Location(s): Kenya; Tanzania; Haiti

Description

Antibodies measured in blood provide a sensitive measure of infection for many infectious diseases. Statistical methods that enable us to measure disease transmission intensity at the population level from blood antibody levels are an important tool for public health efforts because they help identify populations in greatest need of intervention and help measure the effectiveness of interventions designed to reduce transmission. No statistical tools like this exist for enteric pathogens (those that cause diarrhea) and neglected tropical diseases, which together cause an immense health burden among the world's poorest people, and so we propose to develop new methods to measure population-level transmission intensity of these diseases based on antibodies measured in blood from children in Kenya, Tanzania, and Haiti.

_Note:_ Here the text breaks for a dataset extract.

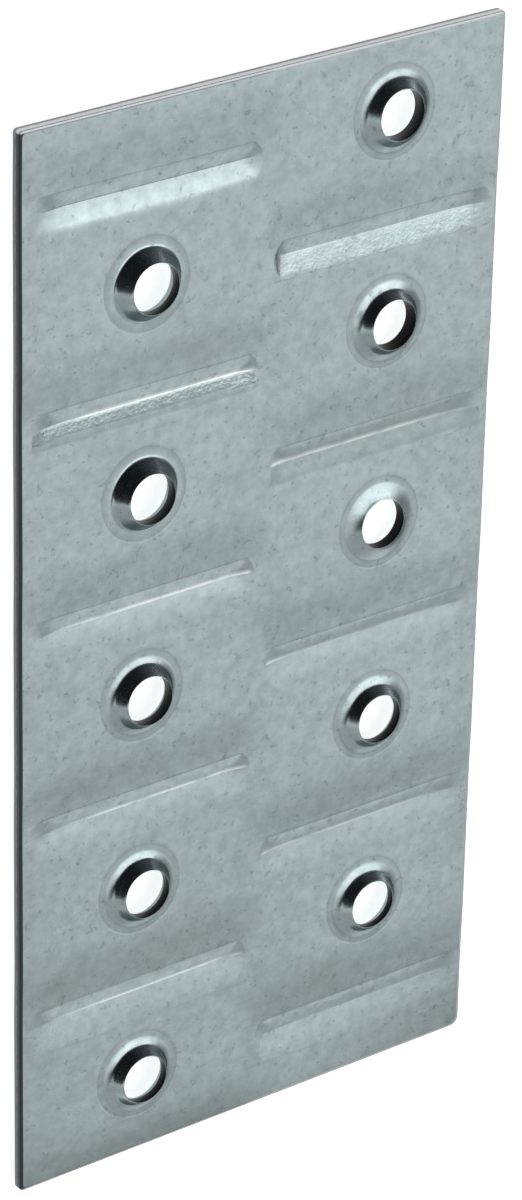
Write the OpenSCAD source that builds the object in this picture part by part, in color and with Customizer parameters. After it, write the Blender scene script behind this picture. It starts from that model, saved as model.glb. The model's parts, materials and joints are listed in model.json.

 Recent advances in multiplex antigen assays have led to the development of low-cost and sensitive methods to measure enteric pathogens and neglected tropical diseases (NTDs). There have not been commensurate advances in the statistical methods used to derive measures of transmission intensity from antibody response. Translating antibody response into metrics of transmission intensity is a key step from a public health perspective because it enables us to target intervention programs to the populations most in need and then measure the effectiveness of those programs. Aims and Methods: The overarching goal of this research is to develop a methodologic framework to translate antibody response measured in cross-sectional surveys into measures of transmission intensity for enteric pathogens (7 included in the study, e.g., Cryptosporidium parvum, enterotoxigenic E. coli) and neglected tropical diseases (principal focus: lymphatic filariasis). We approach this goal from two novel perspectives. In Aim 1, we draw on the "peak shift" phenomenon for infectious diseases, and hypothesize that changes in transmission will be detectable in the age-specific antibody response curve. At lower transmission, antibody levels should decline across all ages due to fewer and less frequent active infections, leading to an overall shift in the age-specific response curve. We will evaluate the approach by comparing antibody response curves for young children with different exposures (improved vs. unimproved drinking water for enteric pathogens; pre- versus post- mass drug administration for lymphatic filariasis) in large, well characterized cohorts in Kenya, Tanzania, and Haiti. In Aim 2, we will develop semi-parametric methods to estimate the force of infection (seroconversion rate) from seroprevalence data for pathogens where seroreversion is possible, using lymphatic filariasis as an example. Our new approach marks a significant advance over previous work in this area by making few modeling assumptions and by allowing for the flexible control of confounding between comparison groups. We will evaluate the approach in Haiti by measuring the effect of mass drug administration on the force of infection for lymphatic filariasis For all of the methods, we will create user-friendly, open source software to accelerate translation to applied research.